- Born: 22 March 1879 Geneva, Switzerland
- Died: 8 November 1945 (aged 66) Lausanne, Switzerland
- Known for: Painting, decorating

= Alexandre Cingria =

Swiss art historian and writer

Alexandre Cingria (March 22, 1879, in Geneva – November 8, 1945, in Lausanne) was a Swiss artist who worked as a painter, illustrator, and art restorer. He was best known for his work on stained glass windows.

==Early life==
Cingria was born in Geneva in 1879 from a well known Levantine family, and his older brother was Charles-Albert Cingria, a famous writer. He studied at the École nationale supérieure des Beaux-Arts in Paris as well as at several universities, academies, and art schools in Florence, Geneva, and Munich.

==Career==
He created the stained glass for the Church of Christ-Roi in Tavannes.
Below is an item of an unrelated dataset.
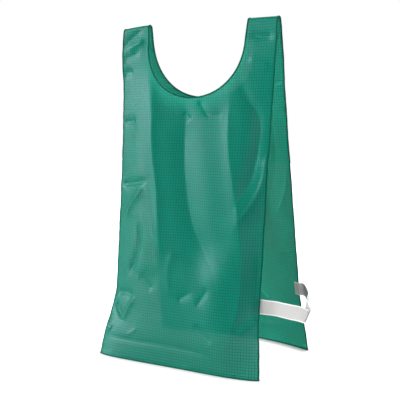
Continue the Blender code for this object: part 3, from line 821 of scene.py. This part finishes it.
def add_tube(name, points, along, around, closed, uv_name, material):
    """Skin sections of points with a tube. along and around place each point on its cloth."""
    sizes = points.shape[:2]
    grid = np.arange(sizes[0] * sizes[1]).reshape(sizes)
    wrapped = np.hstack([grid, grid[:, :1]])
    if closed:
        wrapped = np.vstack([wrapped, wrapped[:1]])
    caps = () if closed else (grid[0][::-1].tolist(), grid[-1].tolist())
    uv = np.stack(np.broadcast_arrays(along[:, None], around[None, :]), axis=-1)
    return add_piece(
        name, points.reshape(-1, 3), grid_faces(wrapped), uv.reshape(-1, 2), uv_name, material,
        caps,
    )


def add_tape(name, sections, closed, material):
    """Skin a folded tape along its frame."""
    profile = tape_profile()
    edge, inward, out = (sections[:, None, part] for part in range(3))
    points = edge + inward * profile[:, :1] + out * profile[:, 1:]
    along = way_travelled(sections[:, 0])
    return add_tube(name, points, along, way_travelled(profile), closed, "Tape", material)


def add_node(tree, kind, inputs=(), **settings):
    """Add a node to a tree with its settings.

    inputs are by name or in order. Each is a plain value, another node's output, or a node
    whose first output is meant.
    """
    node = tree.nodes.new(kind)
    for name, value in settings.items():
        setattr(node, name, value)
    for socket, value in inputs.items() if isinstance(inputs, dict) else enumerate(inputs):
        if isinstance(value, bpy.types.Node):
            value = value.outputs[0]
        if isinstance(value, bpy.types.NodeSocket):
            tree.links.new(value, node.inputs[socket])
        else:
            node.inputs[socket].default_value = value
    return node


def stitch_tree():
    """Geometry Nodes that lay a short rounded stitch at each step along a line."""
    tree = bpy.data.node_groups.new("Stitches", "GeometryNodeTree")
    face = tree.interface
    face.new_socket("Line", in_out="INPUT", socket_type="NodeSocketGeometry")
    for name in ("Pitch", "Length", "Radius"):
        face.new_socket(name, in_out="INPUT", socket_type="NodeSocketFloat")
    face.new_socket("Thread", in_out="INPUT", socket_type="NodeSocketMaterial")
    face.new_socket("Stitches", in_out="OUTPUT", socket_type="NodeSocketGeometry")
    given = add_node(tree, "NodeGroupInput").outputs
    curve = add_node(tree, "GeometryNodeMeshToCurve", {"Mesh": given["Line"]})
    steps = add_node(
        tree, "GeometryNodeResampleCurve", {"Curve": curve, "Length": given["Pitch"]},
        mode="LENGTH",
    )
    bead = add_node(
        tree, "GeometryNodeMeshUVSphere",
        {"Segments": STITCH_SIDES, "Rings": STITCH_RINGS, "Radius": 1.0},
    )
    soft = add_node(tree, "GeometryNodeSetShadeSmooth", {"Geometry": bead})
    half = add_node(tree, MATH, (given["Length"], 0.5), operation="MULTIPLY")
    size = add_node(tree, "ShaderNodeCombineXYZ", (given["Radius"], given["Radius"], half))
    tangent = add_node(tree, "GeometryNodeInputTangent")
    turn = add_node(tree, "FunctionNodeAlignRotationToVector", {"Vector": tangent}, axis="Z")
    laid = add_node(
        tree, "GeometryNodeInstanceOnPoints",
        {"Points": steps, "Instance": soft, "Rotation": turn, "Scale": size},
    )
    real = add_node(tree, "GeometryNodeRealizeInstances", {"Geometry": laid})
    dressed = add_node(
        tree, "GeometryNodeSetMaterial", {"Geometry": real, "Material": given["Thread"]},
    )
    add_node(tree, "NodeGroupOutput", {"Stitches": dressed})
    return tree


def add_stitches(name, lines, tree, material):
    """Lay stitches along lines of points, and keep them as a plain mesh."""
    sewing = bpy.context.scene.bib_sewing
    points = np.concatenate(lines)
    starts = np.cumsum([0] + [len(line) for line in lines])
    edges = [
        (place, place + 1)
        for start, end in zip(starts[:-1], starts[1:]) for place in range(start, end - 1)
    ]
    guide_mesh = bpy.data.meshes.new(name + "_line")
    guide_mesh.from_pydata(points.tolist(), edges, [])
    guide = add_object(name + "_line", guide_mesh)
    modifier = guide.modifiers.new("Stitches", "NODES")
    modifier.node_group = tree
    values = {
        "Pitch": sewing.stitch_pitch, "Length": sewing.stitch_length,
        "Radius": sewing.thread_radius, "Thread": material,
    }
    for socket in tree.interface.items_tree:
        if socket.in_out == "INPUT" and socket.name in values:
            modifier[socket.identifier] = values[socket.name]
    evaluated = guide.evaluated_get(bpy.context.evaluated_depsgraph_get())
    mesh = bpy.data.meshes.new_from_object(evaluated)
    mesh.name = name
    bpy.data.objects.remove(guide, do_unlink=True)
    bpy.data.meshes.remove(guide_mesh)
    return add_object(name, mesh)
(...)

In 1928 Cingria participated in a competition to design stained glass for St. Pierre Cathedral in Geneva. He created the famous three mosaics located in The Old Arsenal depicting important historical occasions in Geneva, including the mosaic Julius Caesar arrives in Geneva.

==Personal life==
Cingria, together with his friend and colleague Fernand Dumas, founded the St Luke's Group (Groupe d'artistes St Luc or Groupe de Saint-Luc), an association of artists, architects and intellectuals who were Catholics and loved religious art in French speaking Switzerland. The group was founded in 1919 and operated between the world wars. The two men were known to have met often at the hotel Lion d'Or in Romont. Their club ended up including artists from a wide range of disciplines and origins.